Goal: The lines to return are those from the one containing "Write part 2" down to the one containing "closed bmesh, in", inclusive; return them exactly and nothing else.

Data shown:
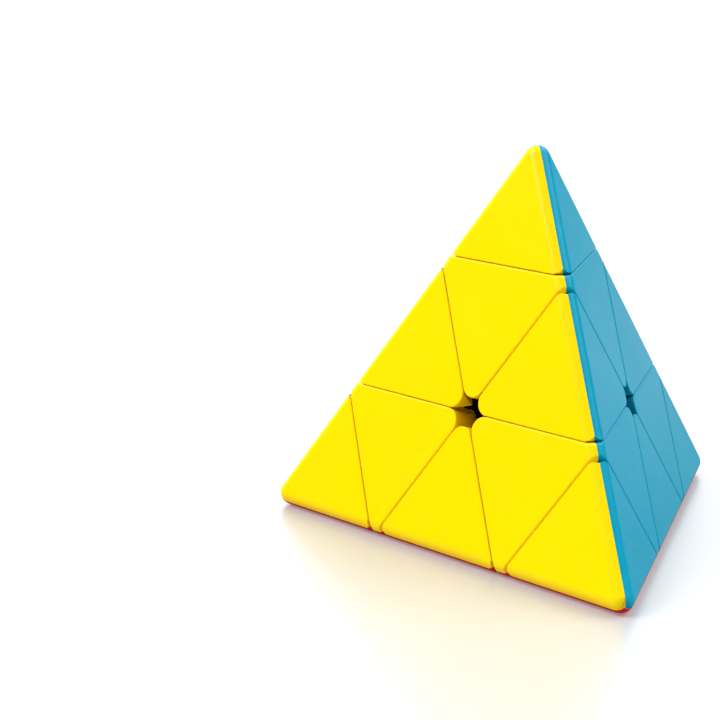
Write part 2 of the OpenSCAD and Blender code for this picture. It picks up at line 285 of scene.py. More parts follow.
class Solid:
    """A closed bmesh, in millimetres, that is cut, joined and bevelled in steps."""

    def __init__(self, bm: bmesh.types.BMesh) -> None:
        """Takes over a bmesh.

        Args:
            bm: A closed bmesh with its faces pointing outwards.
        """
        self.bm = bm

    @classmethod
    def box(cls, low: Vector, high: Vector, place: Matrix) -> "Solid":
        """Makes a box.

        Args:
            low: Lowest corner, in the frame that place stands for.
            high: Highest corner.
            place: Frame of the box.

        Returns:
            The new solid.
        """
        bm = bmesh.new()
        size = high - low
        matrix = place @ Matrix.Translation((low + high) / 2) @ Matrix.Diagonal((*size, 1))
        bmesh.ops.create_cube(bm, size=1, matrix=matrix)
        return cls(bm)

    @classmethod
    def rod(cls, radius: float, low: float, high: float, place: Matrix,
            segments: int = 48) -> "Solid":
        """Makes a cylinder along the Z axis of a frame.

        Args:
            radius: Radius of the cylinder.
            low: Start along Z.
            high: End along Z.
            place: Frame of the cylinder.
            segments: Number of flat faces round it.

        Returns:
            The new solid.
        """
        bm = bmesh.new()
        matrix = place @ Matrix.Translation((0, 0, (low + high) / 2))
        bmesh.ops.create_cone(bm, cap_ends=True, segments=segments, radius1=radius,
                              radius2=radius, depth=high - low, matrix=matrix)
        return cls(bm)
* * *
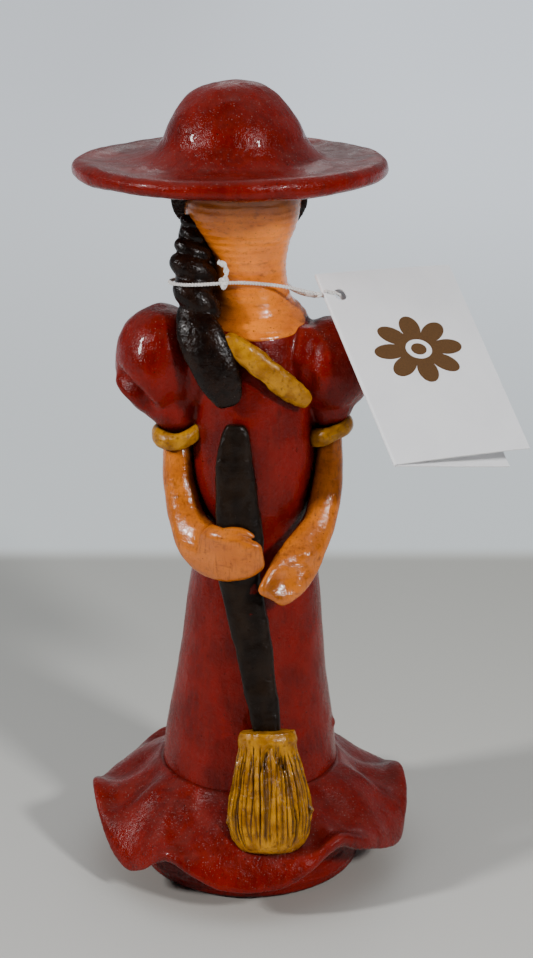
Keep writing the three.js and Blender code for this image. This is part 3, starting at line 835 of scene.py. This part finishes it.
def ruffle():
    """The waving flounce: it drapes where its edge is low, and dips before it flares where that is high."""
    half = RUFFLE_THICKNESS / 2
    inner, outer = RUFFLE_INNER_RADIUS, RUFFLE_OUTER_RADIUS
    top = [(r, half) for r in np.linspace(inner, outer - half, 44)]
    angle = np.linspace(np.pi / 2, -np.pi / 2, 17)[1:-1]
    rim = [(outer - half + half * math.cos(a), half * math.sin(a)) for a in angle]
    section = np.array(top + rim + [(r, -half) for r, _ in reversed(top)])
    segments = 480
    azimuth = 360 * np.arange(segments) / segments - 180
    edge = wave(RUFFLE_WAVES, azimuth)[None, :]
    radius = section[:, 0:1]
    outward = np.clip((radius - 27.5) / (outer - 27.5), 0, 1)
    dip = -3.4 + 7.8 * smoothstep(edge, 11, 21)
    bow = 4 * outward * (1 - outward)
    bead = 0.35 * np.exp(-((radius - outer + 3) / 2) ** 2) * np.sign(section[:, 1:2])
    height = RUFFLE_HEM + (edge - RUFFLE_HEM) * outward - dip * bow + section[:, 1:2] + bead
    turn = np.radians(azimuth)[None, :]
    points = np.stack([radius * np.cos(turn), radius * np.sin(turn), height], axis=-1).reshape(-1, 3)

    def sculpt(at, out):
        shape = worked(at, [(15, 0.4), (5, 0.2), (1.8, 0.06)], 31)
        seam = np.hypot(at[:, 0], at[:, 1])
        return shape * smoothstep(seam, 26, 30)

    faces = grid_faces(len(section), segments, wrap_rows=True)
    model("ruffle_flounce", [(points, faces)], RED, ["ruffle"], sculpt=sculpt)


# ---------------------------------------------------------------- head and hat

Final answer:
Write part 2 of the OpenSCAD and Blender code for this picture. It picks up at line 285 of scene.py. More parts follow.
class Solid:
    """A closed bmesh, in millimetres, that is cut, joined and bevelled in steps."""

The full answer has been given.